_TASK TO CARRY OUT_:
Using the data below, output the first line and every line after it up to and including the line containing "cap_wall = 1; // [0.6:0.1:1.4]", exactly as written and with nothing added.
======== DATA LINES ========
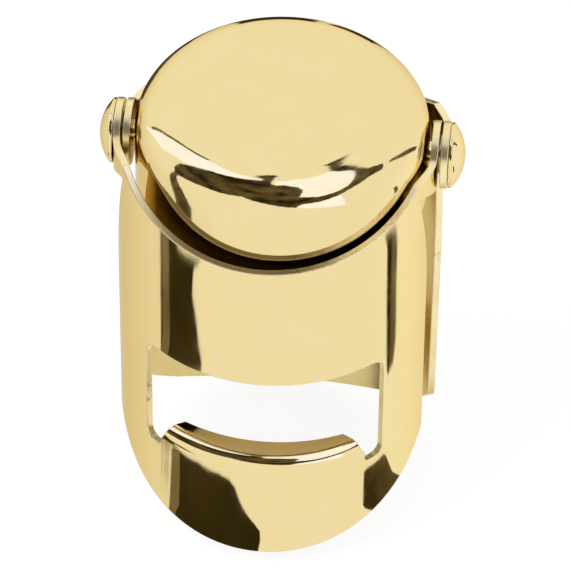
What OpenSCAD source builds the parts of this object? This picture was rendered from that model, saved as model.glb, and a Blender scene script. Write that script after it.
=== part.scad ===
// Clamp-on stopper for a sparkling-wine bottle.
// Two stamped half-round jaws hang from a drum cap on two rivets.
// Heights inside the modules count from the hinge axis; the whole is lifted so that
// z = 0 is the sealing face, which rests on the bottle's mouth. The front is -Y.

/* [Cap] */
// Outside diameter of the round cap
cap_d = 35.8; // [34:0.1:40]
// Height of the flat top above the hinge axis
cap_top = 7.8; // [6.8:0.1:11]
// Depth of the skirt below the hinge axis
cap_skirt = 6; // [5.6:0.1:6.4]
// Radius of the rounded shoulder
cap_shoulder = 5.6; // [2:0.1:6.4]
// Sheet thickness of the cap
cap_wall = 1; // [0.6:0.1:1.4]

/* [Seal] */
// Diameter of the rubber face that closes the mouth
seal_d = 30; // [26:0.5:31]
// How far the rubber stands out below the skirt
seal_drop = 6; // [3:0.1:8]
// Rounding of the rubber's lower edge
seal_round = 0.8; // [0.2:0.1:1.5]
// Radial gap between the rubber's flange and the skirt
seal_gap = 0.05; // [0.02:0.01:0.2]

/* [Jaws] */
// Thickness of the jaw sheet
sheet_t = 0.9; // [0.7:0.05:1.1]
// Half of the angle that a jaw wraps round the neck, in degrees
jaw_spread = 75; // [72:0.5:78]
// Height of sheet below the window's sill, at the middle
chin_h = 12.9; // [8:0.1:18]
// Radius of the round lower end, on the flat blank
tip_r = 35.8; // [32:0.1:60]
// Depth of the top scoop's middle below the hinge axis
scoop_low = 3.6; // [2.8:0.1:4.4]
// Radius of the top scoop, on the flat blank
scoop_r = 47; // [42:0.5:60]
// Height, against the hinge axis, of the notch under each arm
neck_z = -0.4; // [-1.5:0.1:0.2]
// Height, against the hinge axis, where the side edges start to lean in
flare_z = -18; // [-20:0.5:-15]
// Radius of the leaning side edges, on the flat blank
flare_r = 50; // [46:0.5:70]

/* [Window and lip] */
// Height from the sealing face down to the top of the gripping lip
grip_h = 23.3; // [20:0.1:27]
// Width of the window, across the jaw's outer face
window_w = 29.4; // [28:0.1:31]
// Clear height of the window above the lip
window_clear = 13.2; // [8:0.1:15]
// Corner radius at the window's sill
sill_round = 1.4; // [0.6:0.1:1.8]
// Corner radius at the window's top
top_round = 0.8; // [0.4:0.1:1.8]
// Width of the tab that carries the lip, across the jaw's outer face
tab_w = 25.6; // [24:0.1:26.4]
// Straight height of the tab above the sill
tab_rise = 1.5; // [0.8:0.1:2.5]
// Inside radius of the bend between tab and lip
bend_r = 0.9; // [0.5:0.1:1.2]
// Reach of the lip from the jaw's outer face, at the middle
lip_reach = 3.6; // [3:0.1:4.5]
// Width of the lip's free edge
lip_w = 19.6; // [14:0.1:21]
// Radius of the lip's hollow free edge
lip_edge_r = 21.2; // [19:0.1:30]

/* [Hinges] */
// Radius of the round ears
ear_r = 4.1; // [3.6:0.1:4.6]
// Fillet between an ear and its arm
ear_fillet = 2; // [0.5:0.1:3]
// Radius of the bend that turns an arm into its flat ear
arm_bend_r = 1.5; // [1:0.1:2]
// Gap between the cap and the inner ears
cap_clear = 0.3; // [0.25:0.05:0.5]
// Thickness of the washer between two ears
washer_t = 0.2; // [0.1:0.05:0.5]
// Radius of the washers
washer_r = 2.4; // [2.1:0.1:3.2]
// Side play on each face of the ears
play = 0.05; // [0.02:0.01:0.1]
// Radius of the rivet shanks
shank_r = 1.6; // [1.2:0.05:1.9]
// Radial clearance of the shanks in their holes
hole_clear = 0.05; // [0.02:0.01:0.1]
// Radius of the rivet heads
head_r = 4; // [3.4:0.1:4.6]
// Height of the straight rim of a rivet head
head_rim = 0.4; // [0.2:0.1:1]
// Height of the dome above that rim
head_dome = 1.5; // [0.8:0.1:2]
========
_TASK SOLUTION_:
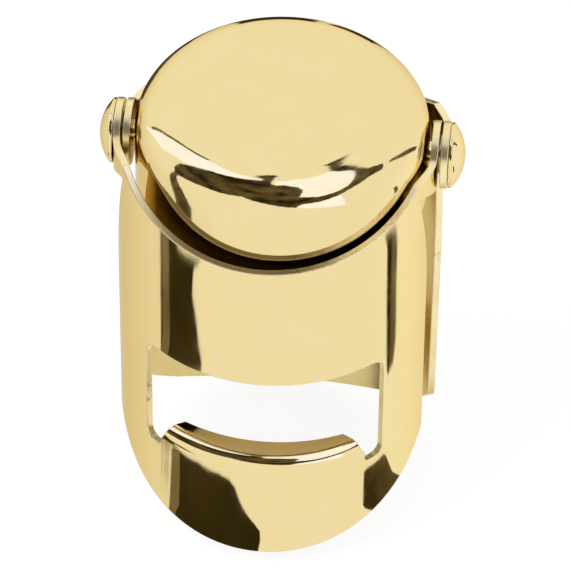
What OpenSCAD source builds the parts of this object? This picture was rendered from that model, saved as model.glb, and a Blender scene script. Write that script after it.
=== part.scad ===
// Clamp-on stopper for a sparkling-wine bottle.
// Two stamped half-round jaws hang from a drum cap on two rivets.
// Heights inside the modules count from the hinge axis; the whole is lifted so that
// z = 0 is the sealing face, which rests on the bottle's mouth. The front is -Y.

/* [Cap] */
// Outside diameter of the round cap
cap_d = 35.8; // [34:0.1:40]
// Height of the flat top above the hinge axis
cap_top = 7.8; // [6.8:0.1:11]
// Depth of the skirt below the hinge axis
cap_skirt = 6; // [5.6:0.1:6.4]
// Radius of the rounded shoulder
cap_shoulder = 5.6; // [2:0.1:6.4]
// Sheet thickness of the cap
cap_wall = 1; // [0.6:0.1:1.4]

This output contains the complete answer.